Directed by: Brian Lonano

A man sits home alone on a stormy night, drinking heavily from a bottle of absinthe. As he sips his sorrows away, the television set in front of him begins transmitting bizarre signals. In “old-school” horror style, the man’s dead wife materializes before him in a static-y afterglow and blames him for her death. “The Transmission,” while only six minutes long, feels like a lost mini-episode from “The Twilight Zone.” Shadowy overcasts and eerie camera shots create a chill-inducing gothic horror tone.
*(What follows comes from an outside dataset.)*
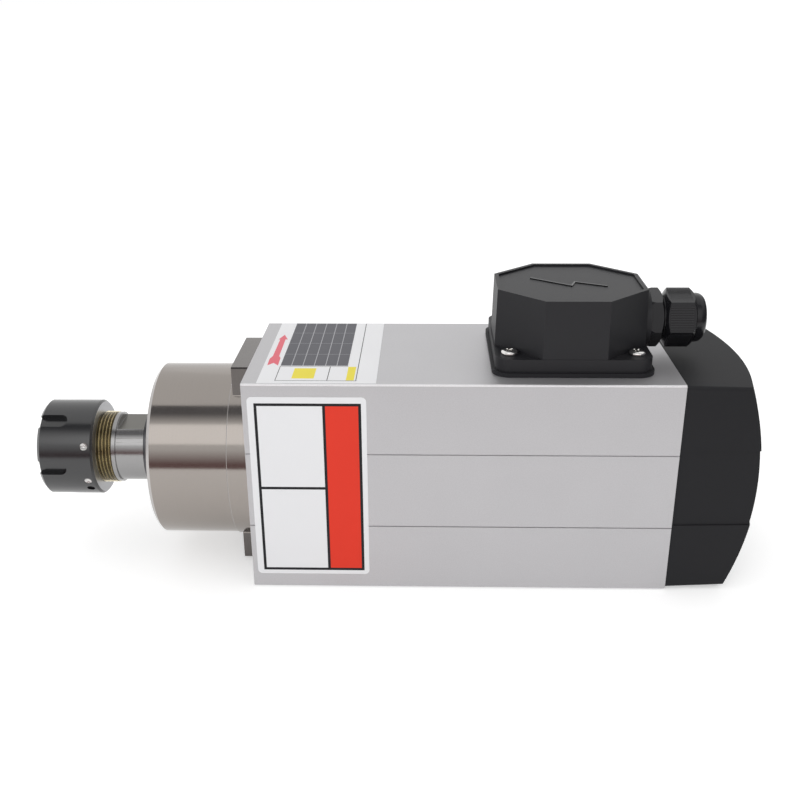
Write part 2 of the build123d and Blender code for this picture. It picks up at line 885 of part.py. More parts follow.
def gland_body():
    thread_start = inner_wall_x() - gland_locknut_length - 1.0
    body = turned_hexagon(
        gland_collar_start, gland_collar_end, gland_boss_radius, gland_hex_turned_radius
    )
    body += gland_bar(gland_thread_radius, thread_start, gland_collar_start)
    body += gland_bar(gland_neck_radius, gland_collar_end, gland_seal_start)
    body -= gland_bar(gland_bore_radius, thread_start, gland_seal_start)
    return body


def gland_lock_nut():
    end = inner_wall_x() - slip_fit
    nut = hexagon_x(gland_locknut_radius, end - gland_locknut_length, end)
    nut -= gland_bar(gland_thread_radius + thread_gap, end - gland_locknut_length, end)
    return nut


def gland_seal():
    end = gland_seal_start + gland_seal_length
    seal = gland_bar(gland_seal_radius, gland_seal_start, end)
    seal -= gland_bar(gland_cable_radius, gland_seal_start, end)
    return seal


def gland_dome_nut():
    neck_bore = gland_neck_radius + thread_gap
    hex_end = gland_nut_start + gland_nut_hex_length
    dome = turned(
        [
            (hex_end, neck_bore),
            (hex_end, gland_dome_radius),
            (gland_nut_end, gland_dome_radius),
            (gland_nut_end, gland_mouth_radius),
            (gland_seal_start + gland_seal_length + thread_gap, gland_mouth_radius),
            (gland_seal_start + gland_seal_length + thread_gap, neck_bore),
        ],
        gland_axis_height,
    )
    end_edges = dome.edges().filter_by(GeomType.CIRCLE).sort_by(Axis.X)[-2:]
    dome = fillet(end_edges.sort_by(SortBy.RADIUS)[-1], gland_dome_edge)
    nut = turned_hexagon(gland_nut_start, hex_end, gland_hex_turned_radius, gland_dome_radius)
    nut -= gland_bar(neck_bore, gland_nut_start, hex_end)
    return nut + dome


# ---- every piece, by the name of its node --------------------------------------------
pieces = {
    "motor_body": motor_body(),
    "front_bearing_housing": front_bearing_housing(),
    "front_seal_cap": front_seal_cap(),
    "tie_bolts": tie_bolts(),
    "rear_end_shield": rear_end_shield(),
    "front_bearing_outer_rings": front_bearing_outer_rings(),
    "front_bearing_inner_rings": front_bearing_inner_rings(),
    "front_ball_cages": front_ball_cages(),
    "bearing_retainer": bearing_retainer(),
    "bearing_lock_nut": bearing_lock_nut(),
    "rear_bearing_outer_ring": bearing_outer(
        rear_bearing_radius, rear_bearing_front, rear_bearing_rear
    ),
    "rear_bearing_inner_ring": bearing_inner(
        rear_bearing_bore_radius, rear_bearing_front, rear_bearing_rear
    ),
    "rear_ball_cage": ball_cage(
        rear_bearing_bore_radius, rear_bearing_radius, rear_bearing_front, rear_bearing_rear
    ),
    "wave_spring": wave_spring(),
    "stator_core": stator_core(),
    "stator_windings": stator_windings(),
    "rotor_core": rotor_core(),
    "rotor_end_rings": rotor_end_rings(),
    "spindle_shaft": spindle_shaft(),
    "collet": collet(),
    "collet_nut": collet_nut(),
    "cooling_fan": cooling_fan(),
    "fan_clip": fan_clip(),
    "rear_fan_cover": rear_fan_cover(),
    "cover_screws": cover_screws(),
    "terminal_box_gasket": terminal_box_gasket(),
    "terminal_box_cover": terminal_box_cover(),
    "box_screws": box_screws(),
    "terminal_block": terminal_block(),
    "gland_body": gland_body(),
    "gland_lock_nut": gland_lock_nut(),
    "gland_seal": gland_seal(),
    "gland_dome_nut": gland_dome_nut(),
}

os.makedirs("parts", exist_ok=True)
for name, piece in pieces.items():
    export_step(piece, f"parts/{name}.step")
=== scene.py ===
"""Finishes and small parts for the square motor spindle: metal and plastic finishes, the
chuck's thread, the plates on the body, the terminal box's screws and sign, the ribs of
the cable gland, the stepped seal cap and the balance marks of the collet nut."""

import math

import bmesh
import bpy
from mathutils import Matrix, Vector


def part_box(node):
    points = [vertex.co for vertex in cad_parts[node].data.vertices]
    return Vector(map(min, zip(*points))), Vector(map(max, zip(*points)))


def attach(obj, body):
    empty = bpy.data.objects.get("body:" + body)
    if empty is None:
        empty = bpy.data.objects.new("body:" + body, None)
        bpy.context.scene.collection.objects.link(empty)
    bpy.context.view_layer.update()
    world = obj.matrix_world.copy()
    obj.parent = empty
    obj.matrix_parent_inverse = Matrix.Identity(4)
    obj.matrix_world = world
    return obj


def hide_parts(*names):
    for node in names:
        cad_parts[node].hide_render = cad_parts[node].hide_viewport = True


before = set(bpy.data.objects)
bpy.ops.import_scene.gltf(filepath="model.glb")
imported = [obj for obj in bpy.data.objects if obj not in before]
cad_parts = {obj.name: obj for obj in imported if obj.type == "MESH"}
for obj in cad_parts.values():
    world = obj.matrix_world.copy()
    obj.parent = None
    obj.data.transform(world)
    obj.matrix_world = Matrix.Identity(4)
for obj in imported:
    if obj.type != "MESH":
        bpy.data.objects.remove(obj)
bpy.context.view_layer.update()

bl_info = {
    "name": "Motor Spindle Finishes",
    "version": (1, 0, 0),
    "blender": (4, 5, 0),
    "location": "View3D > Sidebar > Spindle",
    "description": "Finishes and small parts for a square motor spindle",
    "category": "Object",
}

MM = 0.001
QUARTER = math.pi / 2
WHITE = (1, 1, 1, 1)

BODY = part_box("motor_body")
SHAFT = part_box("spindle_shaft")
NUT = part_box("collet_nut")
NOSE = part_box("front_bearing_housing")
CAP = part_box("front_seal_cap")
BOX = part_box("terminal_box_cover")
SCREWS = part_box("box_screws")
GLAND_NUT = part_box("gland_dome_nut")

BODY_NEAR = BODY[0].y
BODY_TOP = BODY[1].z
ROTOR_HEIGHT = (SHAFT[0].z + SHAFT[1].z) / 2
NOSE_FRONT = NOSE[0].x
DISC_FRONT = -97.2 * MM
COLLAR_FRONT = -152.2 * MM
GLAND_HEIGHT = (GLAND_NUT[0].z + GLAND_NUT[1].z) / 2
RIBS_MIDDLE = GLAND_NUT[0].x + 6.3 * MM
BOX_CENTRE_X = (SCREWS[0].x + SCREWS[1].x) / 2
BOX_PANEL = BOX[1].z - 0.8 * MM
SEAL_BORE, SEAL_BEVEL = 16.4 * MM, 0.3 * MM
CREST_DEPTH, ROOT_SHARE = 0.46 * MM, 0.86
CLOUDS_PER_METRE, SPECKS_PER_METRE, SMEARS_PER_METRE = 34.0, 2600.0, 55.0

# The box screws. The head's profile is in shares of its radius and height.
SCREW_SEAT = SCREWS[1].z - 2.35 * MM
SCREW_FOOT = SCREWS[0].z + 0.1 * MM - SCREW_SEAT
SHANK_RADIUS = 1.9 * MM
HEAD_LOW, HEAD_LOW_SHARE, HEAD_SIDE = 0.02 * MM, 0.97, 0.30 * MM
SOLID_HEAD_WIDTH = 7.0 * MM
PAN_HEAD = ((0.985, 0.50), (0.92, 0.74), (0.76, 0.91), (0.50, 0.98))
RECESS_FLOOR_SHARE = 0.45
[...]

The man’s character, in his bathrobe and with his casual, accepting attitude, is reminiscent of the classic Vincent Price horror films from the 1950s. “The Transmission” is a nice nod to a genre of horror — long since transformed but not forgotten.

‘Decapoda Shock’

Directed by: Javier Chillon

While exploring a foreign planet, an astronaut suffers a fatal accident that transforms him into an anthropomorphic lobster monster (think ’50s B-movie standards.) The unfortunate protagonist narrates everything that follows. After returning to Earth, the astronaut discovers that his family is missing. He meets up with his old mentor, who reveals, through an animated montage, the elaborate and sinister plot that their bosses used to dispose of him. The duo then hatches a plan to exact revenge. “Decapoda Shock” shows how an interesting, full story can be fleshed out in nine minutes and still be quite gratifying. The experimental film utilizes quick cuts and intense close-ups to underscore the plot’s weird and mysterious tone. The movie, however, is not quite a horror picture, but more of a tribute to the genre.. The funniest aspect of the film is the fame that our protagonist achieves after carrying out his revenge. Via montage, the astronaut explains how he receives a book deal, a spinoff cartoon series and talk show interviews, among other things. “Decapoda Shock” is an entertaining and stylized genre-blender.